A deal to broadcast television coverage of Formula E races in the UK will be announced within two weeks, Alejandro Agag has revealed in an interview with F1 journalist James Allen.
Agag, the sport’s organiser, also confirmed that the Spark-Renault racing car is now testing with full scale batteries. Shakedown began last year, but the car had been running an 8kWh battery pack, a quarter of the size of the race pack. Allen notes that each driver may use a sprint car and an endurance car, something that Current E reported in September last year.
Fox was announced as a worldwide broadcaster in August 2013, with TV rights in almost 90 countries, while in Japan the sport will be free to watch thanks to a deal struck with TV Asahi last November. Promoter FEH also has plans to stream the races live over the internet. Image courtesy of FEH.
The team behind the FIA’s newest world series is growing fast – 45 employees at the moment, with another 30 joining in the next four weeks, mainly on the operations side and marketing.

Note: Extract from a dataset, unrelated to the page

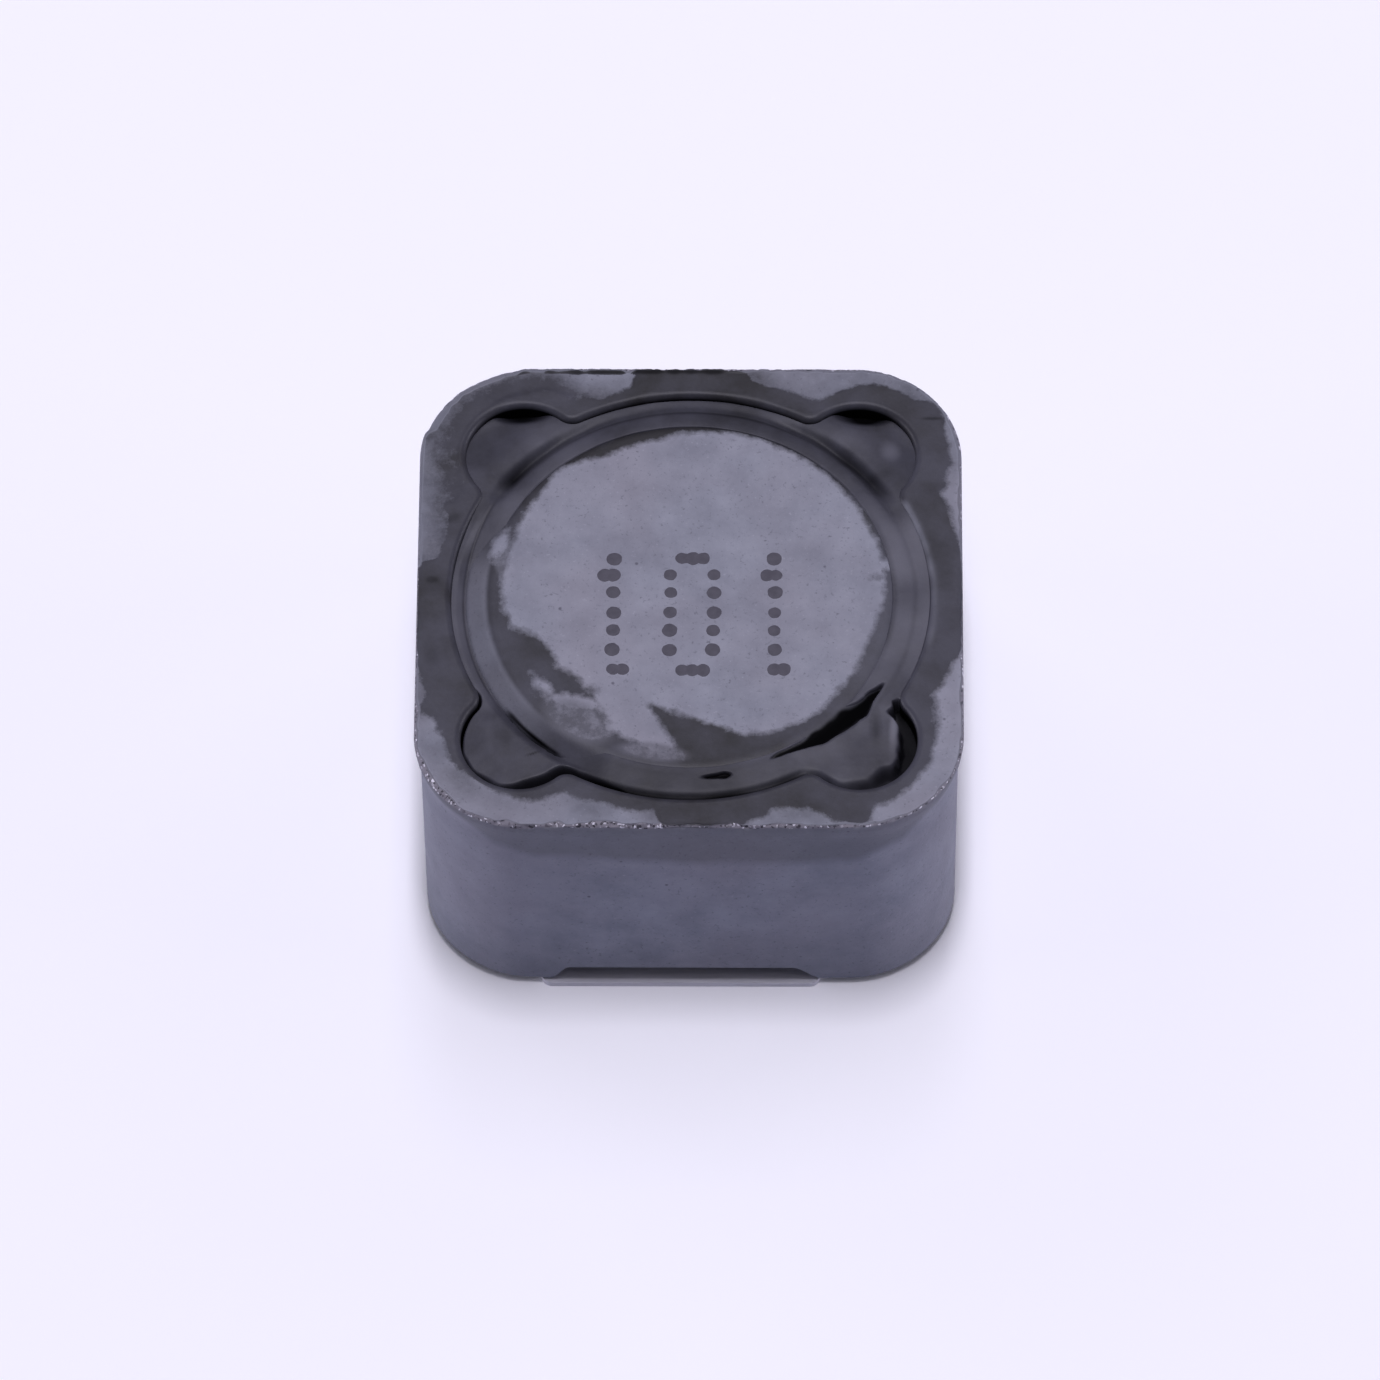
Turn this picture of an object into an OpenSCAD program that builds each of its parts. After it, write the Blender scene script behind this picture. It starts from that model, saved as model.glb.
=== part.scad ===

The planning around the two-car concept has recently developed a twist, with drivers having cars with two different profiles; an energy car and an attack car and so there is a level of strategy involved in when you deploy which car.
They plan to simulate two complete race weekends at Donington in July and August, to iron out any glitches and operational problems in what is a brand new racing series, from scrutineering to chequered flag fall.
A senior source at BT Sport told Current E today: “We haven’t bought Formula E.”
That the UK television broadcast deal is to be announced in just two weeks suggests that, if BT hasn’t already put pen to paper, someone else has. That narrows the field of likely contenders to three: BBC, ITV or Sky.
While promoter Alejandro Agag has previously stated that he would like Formula E to be free to air, a senior BBC sports presenter told Current E today that the BBC hasn’t acquired the rights.
The Telegraph newspaper reported in December that Agag was in talks with BT Sport and BSkyB. If BT is indeed out of the equation, UK television coverage of Formula E may be just a one horse race.